AirSWOT team standing in front of the B200 plane

AirSWOT is a Ka-band synthetic aperture radar used to measure water level change in areas of open water (river, channels, lakes, ponds). The data will be processed to produce continuous gridded elevation maps. We require slope errors less than 1.7 cm/km over 10 km reach; the combined measurement system yields errors smaller than 1 cm/km over 10 km reaches.

B200 plane flying midair

AVIRIS-NG is an imaging spectrometer with the most well-characterized spectral fidelity of any available instrument in its class. Data are calibrated and semi-empirical models are developed based on field water quality measurement to obtain a map of water quality (sediment concentration). Similar processing is performed to obtain an accurate map of vegetation structure and productivity.

Field Data

We collect a large set of field measurements: water level, discharge, vegetation structure, channel bathymetry, ground elevation, and mineral and organic soil accretion rates.

Collage of researchers taking various field measurements from boats and in the water

During each campaign, AirSWOT and UAVSAR fly concurrently, with multiple flights timed to cover different phases of the tidal cycle to capture the time-varying spatial distribution of water flux in channels and wetland floodplains.

For cross-validation, we collect field water quality and associated handheld spectra during and within days of the AVIRIS-NG flights.
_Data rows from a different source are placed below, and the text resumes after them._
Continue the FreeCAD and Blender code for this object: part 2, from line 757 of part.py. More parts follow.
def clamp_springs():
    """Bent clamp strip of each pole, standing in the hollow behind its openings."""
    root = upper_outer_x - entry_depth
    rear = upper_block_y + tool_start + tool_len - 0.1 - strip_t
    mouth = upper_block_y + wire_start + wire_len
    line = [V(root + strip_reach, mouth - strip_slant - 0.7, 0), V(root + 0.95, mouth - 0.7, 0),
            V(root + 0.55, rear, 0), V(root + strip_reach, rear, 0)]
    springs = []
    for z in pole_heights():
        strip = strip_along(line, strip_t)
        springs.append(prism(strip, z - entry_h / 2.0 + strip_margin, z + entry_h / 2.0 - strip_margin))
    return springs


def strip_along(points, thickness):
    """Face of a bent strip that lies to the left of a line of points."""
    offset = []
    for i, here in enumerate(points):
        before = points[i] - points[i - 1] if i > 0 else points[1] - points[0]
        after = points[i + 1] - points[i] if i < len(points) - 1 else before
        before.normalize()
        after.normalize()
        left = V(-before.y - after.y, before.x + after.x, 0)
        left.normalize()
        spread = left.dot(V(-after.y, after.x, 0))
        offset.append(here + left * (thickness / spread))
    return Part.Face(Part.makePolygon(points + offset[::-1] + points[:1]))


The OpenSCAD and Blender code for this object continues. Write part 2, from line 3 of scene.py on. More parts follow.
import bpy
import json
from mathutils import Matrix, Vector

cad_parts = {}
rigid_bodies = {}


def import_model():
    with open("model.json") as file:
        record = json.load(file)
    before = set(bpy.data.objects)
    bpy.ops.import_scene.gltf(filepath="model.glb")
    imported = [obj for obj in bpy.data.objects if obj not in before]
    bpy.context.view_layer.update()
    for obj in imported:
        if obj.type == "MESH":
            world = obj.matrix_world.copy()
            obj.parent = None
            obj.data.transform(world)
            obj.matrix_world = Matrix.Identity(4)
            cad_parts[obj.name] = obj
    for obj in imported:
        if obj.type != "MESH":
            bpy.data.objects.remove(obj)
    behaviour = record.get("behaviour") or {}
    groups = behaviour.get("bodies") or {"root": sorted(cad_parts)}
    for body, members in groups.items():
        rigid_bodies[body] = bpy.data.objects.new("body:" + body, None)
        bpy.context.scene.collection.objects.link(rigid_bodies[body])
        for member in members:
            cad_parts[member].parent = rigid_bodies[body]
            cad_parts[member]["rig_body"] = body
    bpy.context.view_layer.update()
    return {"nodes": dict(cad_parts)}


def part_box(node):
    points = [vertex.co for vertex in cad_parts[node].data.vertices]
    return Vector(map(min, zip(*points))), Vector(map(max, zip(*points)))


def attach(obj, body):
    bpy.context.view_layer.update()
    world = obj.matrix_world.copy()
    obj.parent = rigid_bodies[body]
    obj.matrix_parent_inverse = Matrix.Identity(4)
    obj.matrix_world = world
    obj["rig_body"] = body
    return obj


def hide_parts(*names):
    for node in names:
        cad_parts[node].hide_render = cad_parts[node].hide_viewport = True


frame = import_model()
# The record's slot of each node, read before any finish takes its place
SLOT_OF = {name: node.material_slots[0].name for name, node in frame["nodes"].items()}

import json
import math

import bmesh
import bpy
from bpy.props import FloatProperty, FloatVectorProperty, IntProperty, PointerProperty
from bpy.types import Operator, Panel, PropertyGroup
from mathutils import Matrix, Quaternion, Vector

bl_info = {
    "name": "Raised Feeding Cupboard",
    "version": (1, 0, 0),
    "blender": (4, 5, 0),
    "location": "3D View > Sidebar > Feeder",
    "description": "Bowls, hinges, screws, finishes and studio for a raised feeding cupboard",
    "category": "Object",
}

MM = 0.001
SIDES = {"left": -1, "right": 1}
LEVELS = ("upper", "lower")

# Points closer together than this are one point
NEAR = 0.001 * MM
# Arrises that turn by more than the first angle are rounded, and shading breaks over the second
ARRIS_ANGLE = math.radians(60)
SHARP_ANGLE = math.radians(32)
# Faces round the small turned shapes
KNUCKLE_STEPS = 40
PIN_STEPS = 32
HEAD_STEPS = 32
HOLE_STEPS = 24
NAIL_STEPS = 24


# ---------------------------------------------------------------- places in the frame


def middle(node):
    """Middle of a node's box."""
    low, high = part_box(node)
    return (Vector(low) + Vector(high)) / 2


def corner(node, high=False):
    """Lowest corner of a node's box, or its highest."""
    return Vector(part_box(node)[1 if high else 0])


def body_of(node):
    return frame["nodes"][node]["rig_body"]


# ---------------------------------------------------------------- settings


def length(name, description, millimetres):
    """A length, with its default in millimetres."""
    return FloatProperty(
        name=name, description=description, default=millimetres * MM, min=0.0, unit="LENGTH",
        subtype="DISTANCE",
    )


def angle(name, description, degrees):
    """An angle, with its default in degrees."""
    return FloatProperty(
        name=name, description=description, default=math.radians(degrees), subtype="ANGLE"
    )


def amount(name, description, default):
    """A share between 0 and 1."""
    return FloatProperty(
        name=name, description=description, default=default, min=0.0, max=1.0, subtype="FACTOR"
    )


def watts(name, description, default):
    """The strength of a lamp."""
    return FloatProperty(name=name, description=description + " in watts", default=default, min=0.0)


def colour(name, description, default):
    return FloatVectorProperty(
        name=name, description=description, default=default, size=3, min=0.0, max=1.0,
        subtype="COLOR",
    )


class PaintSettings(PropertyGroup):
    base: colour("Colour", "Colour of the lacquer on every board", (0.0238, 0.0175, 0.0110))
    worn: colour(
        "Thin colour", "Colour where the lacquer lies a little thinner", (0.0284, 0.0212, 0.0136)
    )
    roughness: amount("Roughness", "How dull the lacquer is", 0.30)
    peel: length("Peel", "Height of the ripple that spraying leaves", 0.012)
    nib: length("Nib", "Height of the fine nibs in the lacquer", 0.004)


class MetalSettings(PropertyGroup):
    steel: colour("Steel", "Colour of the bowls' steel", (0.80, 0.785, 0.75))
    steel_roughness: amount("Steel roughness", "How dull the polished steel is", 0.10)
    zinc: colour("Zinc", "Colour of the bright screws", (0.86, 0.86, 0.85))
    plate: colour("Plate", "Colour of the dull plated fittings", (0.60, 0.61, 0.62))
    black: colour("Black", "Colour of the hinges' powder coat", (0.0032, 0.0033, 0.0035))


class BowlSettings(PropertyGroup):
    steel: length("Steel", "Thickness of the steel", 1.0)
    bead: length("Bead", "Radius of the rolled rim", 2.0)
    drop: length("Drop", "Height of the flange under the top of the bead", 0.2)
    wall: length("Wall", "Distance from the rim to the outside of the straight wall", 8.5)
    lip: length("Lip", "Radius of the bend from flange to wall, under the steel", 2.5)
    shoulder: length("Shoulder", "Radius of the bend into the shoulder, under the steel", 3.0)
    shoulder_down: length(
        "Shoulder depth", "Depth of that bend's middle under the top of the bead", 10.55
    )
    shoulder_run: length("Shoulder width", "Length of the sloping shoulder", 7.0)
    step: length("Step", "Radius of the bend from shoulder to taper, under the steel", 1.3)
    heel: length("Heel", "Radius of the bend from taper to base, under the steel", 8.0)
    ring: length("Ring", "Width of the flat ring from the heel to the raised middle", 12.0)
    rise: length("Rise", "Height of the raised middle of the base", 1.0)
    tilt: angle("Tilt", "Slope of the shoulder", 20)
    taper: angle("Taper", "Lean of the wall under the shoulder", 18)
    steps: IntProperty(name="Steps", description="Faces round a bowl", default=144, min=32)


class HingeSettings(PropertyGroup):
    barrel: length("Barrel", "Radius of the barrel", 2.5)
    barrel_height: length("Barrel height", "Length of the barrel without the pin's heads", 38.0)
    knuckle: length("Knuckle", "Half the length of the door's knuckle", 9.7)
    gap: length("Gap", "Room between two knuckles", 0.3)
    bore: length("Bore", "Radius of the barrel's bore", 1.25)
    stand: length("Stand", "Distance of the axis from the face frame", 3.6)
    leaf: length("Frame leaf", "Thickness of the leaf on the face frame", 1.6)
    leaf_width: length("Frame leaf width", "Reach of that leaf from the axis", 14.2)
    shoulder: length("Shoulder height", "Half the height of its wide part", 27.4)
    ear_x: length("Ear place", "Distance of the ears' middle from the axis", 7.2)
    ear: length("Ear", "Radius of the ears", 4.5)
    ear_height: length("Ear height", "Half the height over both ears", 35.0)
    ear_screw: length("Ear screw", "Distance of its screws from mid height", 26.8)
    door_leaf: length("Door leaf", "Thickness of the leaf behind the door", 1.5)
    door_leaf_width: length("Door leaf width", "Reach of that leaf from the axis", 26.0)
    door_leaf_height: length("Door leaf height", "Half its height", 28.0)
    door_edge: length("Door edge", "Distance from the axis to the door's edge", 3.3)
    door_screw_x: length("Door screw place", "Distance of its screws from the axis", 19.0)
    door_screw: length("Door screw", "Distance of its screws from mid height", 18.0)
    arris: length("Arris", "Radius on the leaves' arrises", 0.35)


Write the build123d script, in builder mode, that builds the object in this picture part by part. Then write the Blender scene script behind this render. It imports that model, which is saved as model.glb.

Finally, we undertake in-situ-only measurements at the MRD in 2023 to validate model predictions of soil accretion across a multi-year interval.

We have funded a fully executable second year of spring and fall airborne campaigns, which we have baselined for 2023, that could be flown in any year after 2021 campaign in case of a major disturbance (e.g. hurricane between spring and fall 2021).